Safari, Passwords, and Extensions: Real Productivity Gains
Safari’s new Apple Intelligence features look like modest tweaks but may change how you manage the web. Automatic tab organization groups your clutter into themes, such as travel planning, so you can find the right cluster without digging. Notify Me turns Safari into a quiet monitoring agent: you describe a change (like a product coming back in stock), and the browser alerts you when it happens. The Passwords app is more impactful: it can identify weak or compromised passwords and, using Apple Intelligence with Safari, sign in and upgrade accounts to stronger credentials in one tap. That’s a security improvement people will feel. Power users also gain Describe an Extension in Safari, where you describe a small tool—say, a button that saves and rates recipes—and Safari generates a custom extension on the spot. These Apple Intelligence features nudge Safari from passive browser to active assistant.

Messages, Mail, Phone, and Home: Context That Reduces Friction
Communication apps pick up a layer of contextual awareness that could matter more than flashy image tricks. In Messages, Apple Intelligence surfaces one-tap suggestions pulled from the current conversation—turning a plan into a reminder or note, or prompting a smart search in Photos based on people, places, or keywords when someone asks for a picture. Mail gains richer suggestions, including actions that can extend into third-party apps, while Smart Reply adapts to your writing style so responses sound like you. In Phone, Call Context can display relevant details such as reservation numbers or codes when you ring a business, saving you from hunting through apps mid-call. Threaded across Calendar, Shortcuts, and Home, these generative AI tools aim to remove tiny bits of friction dozens of times a day, making Apple Intelligence less of a showpiece and more of a background productivity engine.

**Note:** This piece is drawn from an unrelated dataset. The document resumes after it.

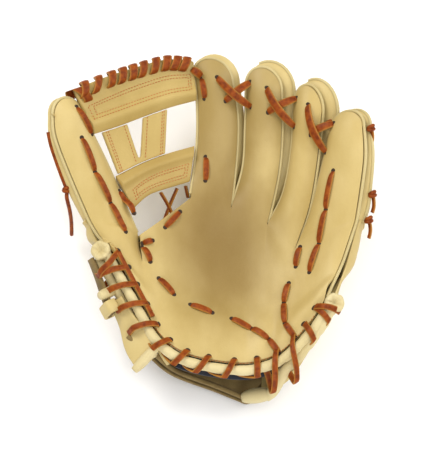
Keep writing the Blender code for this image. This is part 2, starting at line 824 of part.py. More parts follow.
def strap_grid():
    """The panel stands clear of the laced edge and lies against the back further in."""
    laced_inset = -(BINDING_RADIUS + EYELET_MARGIN + 2 * LACE_THICKNESS)
    rows = []
    for r in range(6):
        row = []
        for k in range(STRAP_STEPS + 1):
            share = STRAP_FIRST + (STRAP_LAST - STRAP_FIRST) * k / STRAP_STEPS
            inset = strap_outer(share) + STRAP_WIDTH * r / 5
            v = max(inset, 0.0) / math.dist(heel_place(share), root_place(share))
            place = body_place(share, v, min(inset, 0.0))
            over_laces = 2 * BINDING_RADIUS * (1 - smooth((inset + laced_inset) / STRAP_EASE))
            row.append(behind(place, back_depth_at(share, v) + STRAP_CLEARANCE + over_laces))
        rows.append(row)
    return rows


def tab_centre(share):
    """Middle of the strap's tab, on edge beside the panel's outer side: place, run, outwards and up."""
    surface, run, out, up = heel_frame(share)
    beyond = STRAP_REACH + STRAP_THICKNESS / 2 + 2 * GAP
    depth = heel_depth(STRAP_FIRST) + 2 * BINDING_RADIUS + STRAP_THICKNESS - TAB_WIDTH / 2
    return behind(heel_place(share, -beyond), depth), run, out, up


def tab_sections():
    shares = [TAB_FIRST + (TAB_LAST - TAB_FIRST) * k / 10 for k in range(11)]
    places = [tab_centre(share) for share in shares]
    return [(centre, up, out) for centre, run, out, up in places]


def keeper_sections():
    """A flat loop round the tab, as a ring of eight corners."""
    centre, run, out, up = tab_centre(KEEPER_PLACE)
    half_out = STRAP_THICKNESS / 2 + 2 * GAP + KEEPER_THICKNESS / 2
    half_up = TAB_WIDTH / 2 + 2 * GAP + KEEPER_THICKNESS / 2
    corner = KEEPER_THICKNESS / 2
    ring = (
        (half_out, half_up - corner), (half_out - corner, half_up),
        (corner - half_out, half_up), (-half_out, half_up - corner),
        (-half_out, corner - half_up), (corner - half_out, -half_up),
        (half_out - corner, -half_up), (half_out, corner - half_up),
    )
    return [(centre + out * a + up * b, run, (out * a / half_out + up * b / half_up)) for a, b in ring]


# Tie at the back of the thumb: a lace that lies along its wall, then hangs free.
def tie_route():
    away = WALL_INSET - GAP - TIE_RADIUS
    lay = [behind(finger_place("thumb", 0.0, v, away), depth) for v, depth in TIE_LAY]
    hang = [lay[-1] + Vector(step) * TIE_DROP for step in TIE_TAIL]
    route = [tuple(point) for point in lay + hang]
    return [Vector(along(route, k / TIE_POINTS)) for k in range(TIE_POINTS + 1)]


for finger in FINGERS:
    add_welt(finger)
add_binding("palm_binding", front_edge, KNOB, 1.0 - KNOB, 36)
add_binding("thumb_side_binding", back_edge, KNOB, THUMB_SIDE_END, 14)
add_binding("little_side_binding", back_edge, LITTLE_SIDE_START, 1.0 - KNOB, 14)
add_sheet("hand_lining", [lining_grid()], (0, 0, 1), LINING, lining_leather)

heel_turns = turn_shares(HEEL_LACE)
heel_eyelets = add_eyelets("heel_eyelets", heel_frame, heel_turns, heel_loop)
cut(palm_shell, heel_eyelets)
cut(hand_back, heel_eyelets)
add_lace("heel_lace", whip_sections(heel_frame, heel_turns, heel_loop))

web_top_bar = add_sheet(
    "web_top_bar", [bar_grid(WEB_TOP_EDGE, WEB_TOP_LOW_EDGE, 3, 10)], (0, 0, 1), WEB_THICKNESS, tan_leather
)
web_turns = turn_shares(WEB_LACE)
web_eyelets = add_eyelets("web_eyelets", web_frame, web_turns, web_loop)
cut(web_top_bar, web_eyelets)
add_lace("web_top_lace", whip_sections(web_frame, web_turns, web_loop))
add_sheet(
    "web_lower_bar", [bar_grid(WEB_LOW_TOP_EDGE, WEB_LOW_EDGE, 2, 8)], (0, 0, 1), WEB_THICKNESS, tan_leather
)
add_sheet("web_posts", post_grids(), (0, 0, 1), POST_THICKNESS, tan_leather)

for number, straps in enumerate(TIP_LACES, 1):
    add_tip_lace("fingertip_lace_" + str(number), straps)

add_sheet("wrist_strap", [strap_grid()], (0, 0, 1), STRAP_THICKNESS, strap_suede)
centres, across, normals = zip(*tab_sections())
add_strip("strap_tab", centres, across, normals, TAB_WIDTH, STRAP_THICKNESS, back_leather)
centres, across, normals = zip(*keeper_sections())
add_strip("strap_keeper", centres, across, normals, KEEPER_WIDTH, KEEPER_THICKNESS, back_leather, closed=True)
add_tube("thumb_tie_lace", tie_route(), TIE_RADIUS, lace_leather)
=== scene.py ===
import math

import bmesh
import bpy
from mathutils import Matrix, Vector
from mathutils.bvhtree import BVHTree


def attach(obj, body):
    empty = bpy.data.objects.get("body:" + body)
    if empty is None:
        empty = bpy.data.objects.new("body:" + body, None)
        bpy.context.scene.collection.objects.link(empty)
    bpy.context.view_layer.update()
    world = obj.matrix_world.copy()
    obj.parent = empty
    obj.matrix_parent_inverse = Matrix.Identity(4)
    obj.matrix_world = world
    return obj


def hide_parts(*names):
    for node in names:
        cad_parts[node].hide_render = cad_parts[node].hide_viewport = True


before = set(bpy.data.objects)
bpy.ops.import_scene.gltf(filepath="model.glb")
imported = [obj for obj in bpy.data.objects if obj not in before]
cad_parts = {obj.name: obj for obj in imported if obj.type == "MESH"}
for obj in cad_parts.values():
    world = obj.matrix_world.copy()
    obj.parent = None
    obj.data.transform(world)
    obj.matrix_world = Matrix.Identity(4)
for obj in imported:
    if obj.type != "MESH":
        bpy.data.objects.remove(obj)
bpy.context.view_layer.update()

# Studio. The glove lies palm up on a plain pale floor, and the camera looks down into the pocket from
# the heel's side, 70 degrees above the floor. Four large soft lights stand round it, the strongest at the
# upper left, so the fingers keep a soft gloss and the pocket stays in its own shade.
CAMERA_ELEVATION = math.radians(70)
CAMERA_DISTANCE = 1.30
CAMERA_LENS = 124.5
CAMERA_TARGET = Vector((-0.0186, 0.0176, 0.045))
LIGHTS = (
    # name, place, width, watts, colour
    ("key_light", (-0.75, 0.75, 1.25), 0.8, 14.5, (1.0, 0.98, 0.95)),
    ("top_light", (0.35, -0.10, 1.60), 1.2, 9.0, (1.0, 0.99, 0.97)),
    ("heel_light", (0.10, -1.25, 0.75), 0.9, 8.0, (1.0, 0.98, 0.96)),
    ("right_light", (1.15, 0.30, 0.70), 0.7, 6.5, (0.98, 0.99, 1.0)),
)
LIT_PLACE = (0.0, 0.0, 0.04)
SKY_STRENGTH = 0.55
FLOOR_CORNERS = [(-4, -4, 0), (4, -4, 0), (4, 4, 0), (-4, 4, 0)]
FLOOR_PAINT = (0.93, 0.93, 0.93)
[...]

Siri AI, Privacy, and Accessibility: Who Benefits Most
Siri AI is the headline upgrade, but its real importance is how it connects everything. It can handle longer, more natural conversations, pull in personal context like recent trips or local files, and act on what’s on screen, whether that means sending an email or surfacing a photo. According to Apple, Apple Intelligence features run either locally through on-device AI processing or through Private Cloud Compute, a system designed so “your data isn’t accessible to anyone (including Apple) but you.” That focus matters for users wary of cloud AI. Accessibility tools stand to gain, too: improved dictation, AI-generated text in your voice, and smarter prompts in communication apps make it easier for people with motor or cognitive disabilities to use the same Apple Intelligence features as everyone else. The net effect is an AI ecosystem that feels more inclusive, not bolt-on.